> **Dataset extract**
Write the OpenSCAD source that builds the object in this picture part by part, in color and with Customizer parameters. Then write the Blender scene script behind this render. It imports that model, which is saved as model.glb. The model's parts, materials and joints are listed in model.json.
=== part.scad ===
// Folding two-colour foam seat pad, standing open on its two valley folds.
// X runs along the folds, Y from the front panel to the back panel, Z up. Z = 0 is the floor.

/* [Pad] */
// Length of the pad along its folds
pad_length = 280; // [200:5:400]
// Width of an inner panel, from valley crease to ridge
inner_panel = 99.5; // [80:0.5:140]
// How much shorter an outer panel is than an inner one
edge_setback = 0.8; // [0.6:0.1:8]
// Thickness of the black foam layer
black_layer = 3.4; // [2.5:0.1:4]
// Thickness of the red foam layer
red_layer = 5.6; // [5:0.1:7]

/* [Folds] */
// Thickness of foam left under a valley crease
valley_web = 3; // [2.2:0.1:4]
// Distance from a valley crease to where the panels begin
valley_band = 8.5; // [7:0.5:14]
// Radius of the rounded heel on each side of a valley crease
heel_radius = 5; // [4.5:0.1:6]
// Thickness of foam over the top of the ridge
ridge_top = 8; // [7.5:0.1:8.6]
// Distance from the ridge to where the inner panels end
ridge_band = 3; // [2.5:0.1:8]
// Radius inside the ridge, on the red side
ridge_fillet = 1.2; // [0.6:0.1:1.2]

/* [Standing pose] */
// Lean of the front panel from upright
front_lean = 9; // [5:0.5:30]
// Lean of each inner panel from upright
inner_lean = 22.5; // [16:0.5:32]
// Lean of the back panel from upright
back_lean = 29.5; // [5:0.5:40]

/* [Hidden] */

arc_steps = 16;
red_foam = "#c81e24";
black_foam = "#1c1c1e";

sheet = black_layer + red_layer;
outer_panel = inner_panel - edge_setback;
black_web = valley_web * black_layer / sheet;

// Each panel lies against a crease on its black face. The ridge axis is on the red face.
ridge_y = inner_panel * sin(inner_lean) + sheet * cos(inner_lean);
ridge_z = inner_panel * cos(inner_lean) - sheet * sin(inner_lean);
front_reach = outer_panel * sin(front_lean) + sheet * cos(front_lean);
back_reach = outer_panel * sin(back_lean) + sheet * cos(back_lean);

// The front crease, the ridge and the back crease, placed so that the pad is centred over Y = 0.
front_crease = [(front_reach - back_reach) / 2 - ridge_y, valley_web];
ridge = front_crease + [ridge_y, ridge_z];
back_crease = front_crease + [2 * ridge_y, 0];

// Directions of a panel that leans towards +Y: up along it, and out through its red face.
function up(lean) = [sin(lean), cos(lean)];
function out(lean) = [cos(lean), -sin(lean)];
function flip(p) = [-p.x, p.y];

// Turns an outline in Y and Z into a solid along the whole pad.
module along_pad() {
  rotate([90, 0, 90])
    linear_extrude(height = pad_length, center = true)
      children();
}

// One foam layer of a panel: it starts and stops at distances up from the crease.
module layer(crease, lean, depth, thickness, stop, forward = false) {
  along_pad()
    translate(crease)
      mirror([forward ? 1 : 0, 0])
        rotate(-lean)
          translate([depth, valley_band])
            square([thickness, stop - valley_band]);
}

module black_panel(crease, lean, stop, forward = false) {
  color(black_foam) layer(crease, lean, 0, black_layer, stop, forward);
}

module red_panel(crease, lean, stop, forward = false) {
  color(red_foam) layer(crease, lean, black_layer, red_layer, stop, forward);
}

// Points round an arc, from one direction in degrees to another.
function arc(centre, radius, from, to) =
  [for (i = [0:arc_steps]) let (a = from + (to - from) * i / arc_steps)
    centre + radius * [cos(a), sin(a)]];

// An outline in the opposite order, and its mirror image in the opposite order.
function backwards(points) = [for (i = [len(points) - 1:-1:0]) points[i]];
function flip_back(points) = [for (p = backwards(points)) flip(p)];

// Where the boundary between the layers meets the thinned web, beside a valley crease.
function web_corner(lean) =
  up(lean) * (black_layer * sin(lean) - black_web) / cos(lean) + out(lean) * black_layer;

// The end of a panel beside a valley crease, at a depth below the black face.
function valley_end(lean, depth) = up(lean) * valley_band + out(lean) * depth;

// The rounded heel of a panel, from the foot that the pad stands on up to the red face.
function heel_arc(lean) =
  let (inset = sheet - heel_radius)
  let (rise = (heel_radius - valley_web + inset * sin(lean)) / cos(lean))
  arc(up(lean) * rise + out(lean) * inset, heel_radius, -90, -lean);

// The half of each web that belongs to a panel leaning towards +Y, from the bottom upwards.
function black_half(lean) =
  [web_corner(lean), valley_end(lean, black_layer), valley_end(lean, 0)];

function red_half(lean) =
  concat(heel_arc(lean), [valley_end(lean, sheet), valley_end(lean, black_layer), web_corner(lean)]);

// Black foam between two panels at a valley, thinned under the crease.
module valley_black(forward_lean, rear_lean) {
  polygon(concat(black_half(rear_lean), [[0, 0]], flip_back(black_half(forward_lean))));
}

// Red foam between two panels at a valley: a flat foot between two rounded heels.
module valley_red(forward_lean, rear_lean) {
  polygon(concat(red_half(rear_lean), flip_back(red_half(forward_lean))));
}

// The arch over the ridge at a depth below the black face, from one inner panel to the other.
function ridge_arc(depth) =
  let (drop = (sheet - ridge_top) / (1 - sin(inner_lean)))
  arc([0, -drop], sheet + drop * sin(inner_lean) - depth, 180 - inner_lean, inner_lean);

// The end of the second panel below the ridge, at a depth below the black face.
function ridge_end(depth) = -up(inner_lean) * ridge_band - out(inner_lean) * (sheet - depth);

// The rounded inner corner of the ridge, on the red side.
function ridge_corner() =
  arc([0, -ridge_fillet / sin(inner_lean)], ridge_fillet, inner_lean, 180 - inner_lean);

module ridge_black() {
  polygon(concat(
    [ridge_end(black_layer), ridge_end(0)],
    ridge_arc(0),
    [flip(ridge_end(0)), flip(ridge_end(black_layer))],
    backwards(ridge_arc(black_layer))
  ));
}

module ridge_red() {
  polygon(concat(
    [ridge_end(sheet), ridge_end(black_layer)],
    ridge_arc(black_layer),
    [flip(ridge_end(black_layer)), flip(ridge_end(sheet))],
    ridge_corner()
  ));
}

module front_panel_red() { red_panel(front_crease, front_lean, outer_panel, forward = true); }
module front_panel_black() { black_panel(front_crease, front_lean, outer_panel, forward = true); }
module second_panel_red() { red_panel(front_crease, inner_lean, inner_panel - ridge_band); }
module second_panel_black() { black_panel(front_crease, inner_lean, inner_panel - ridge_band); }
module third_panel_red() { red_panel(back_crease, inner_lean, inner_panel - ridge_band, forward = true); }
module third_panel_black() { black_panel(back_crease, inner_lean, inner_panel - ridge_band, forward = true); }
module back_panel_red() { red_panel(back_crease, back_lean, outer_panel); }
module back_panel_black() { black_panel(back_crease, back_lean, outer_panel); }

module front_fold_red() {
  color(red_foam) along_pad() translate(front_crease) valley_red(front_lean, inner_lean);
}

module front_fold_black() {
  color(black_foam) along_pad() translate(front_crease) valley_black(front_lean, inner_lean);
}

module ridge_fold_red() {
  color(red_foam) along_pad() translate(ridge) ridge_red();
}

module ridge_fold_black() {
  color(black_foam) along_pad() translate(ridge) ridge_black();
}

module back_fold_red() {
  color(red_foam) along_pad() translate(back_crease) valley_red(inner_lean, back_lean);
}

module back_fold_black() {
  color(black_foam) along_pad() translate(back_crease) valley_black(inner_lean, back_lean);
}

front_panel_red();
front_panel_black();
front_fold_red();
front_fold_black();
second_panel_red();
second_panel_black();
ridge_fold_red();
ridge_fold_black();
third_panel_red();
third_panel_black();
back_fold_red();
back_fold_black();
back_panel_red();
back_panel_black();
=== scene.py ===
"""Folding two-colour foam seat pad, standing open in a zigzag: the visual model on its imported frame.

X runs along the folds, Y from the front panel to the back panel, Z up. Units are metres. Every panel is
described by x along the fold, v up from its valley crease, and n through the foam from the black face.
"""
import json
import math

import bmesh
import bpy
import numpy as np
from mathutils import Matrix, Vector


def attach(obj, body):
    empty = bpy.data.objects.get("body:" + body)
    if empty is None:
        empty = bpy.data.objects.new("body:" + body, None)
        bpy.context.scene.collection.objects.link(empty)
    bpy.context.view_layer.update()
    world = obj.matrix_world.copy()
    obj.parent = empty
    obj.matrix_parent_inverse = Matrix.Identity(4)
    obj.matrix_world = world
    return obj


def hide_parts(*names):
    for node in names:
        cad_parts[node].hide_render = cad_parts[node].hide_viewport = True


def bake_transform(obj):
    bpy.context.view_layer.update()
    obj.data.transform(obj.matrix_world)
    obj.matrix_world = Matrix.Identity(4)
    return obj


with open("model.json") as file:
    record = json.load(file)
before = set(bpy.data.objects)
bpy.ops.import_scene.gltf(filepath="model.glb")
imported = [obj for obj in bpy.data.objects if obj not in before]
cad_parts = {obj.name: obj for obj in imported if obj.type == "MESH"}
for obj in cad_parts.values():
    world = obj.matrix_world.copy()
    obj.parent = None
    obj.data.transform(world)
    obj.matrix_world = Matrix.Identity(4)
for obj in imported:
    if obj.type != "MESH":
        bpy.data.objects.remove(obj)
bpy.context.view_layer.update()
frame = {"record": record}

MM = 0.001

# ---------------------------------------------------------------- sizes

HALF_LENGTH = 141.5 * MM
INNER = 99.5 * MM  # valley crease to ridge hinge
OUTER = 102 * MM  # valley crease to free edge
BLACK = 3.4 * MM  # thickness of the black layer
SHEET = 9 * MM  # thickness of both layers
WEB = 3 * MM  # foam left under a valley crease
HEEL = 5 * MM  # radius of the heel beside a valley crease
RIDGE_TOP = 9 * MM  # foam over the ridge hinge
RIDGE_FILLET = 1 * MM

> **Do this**
Find all the lines containing "objects" in the material, then copy them.

> **Task answer**
    empty = bpy.data.objects.get("body:" + body)
        empty = bpy.data.objects.new("body:" + body, None)
        bpy.context.scene.collection.objects.link(empty)
before = set(bpy.data.objects)
imported = [obj for obj in bpy.data.objects if obj not in before]
        bpy.data.objects.remove(obj)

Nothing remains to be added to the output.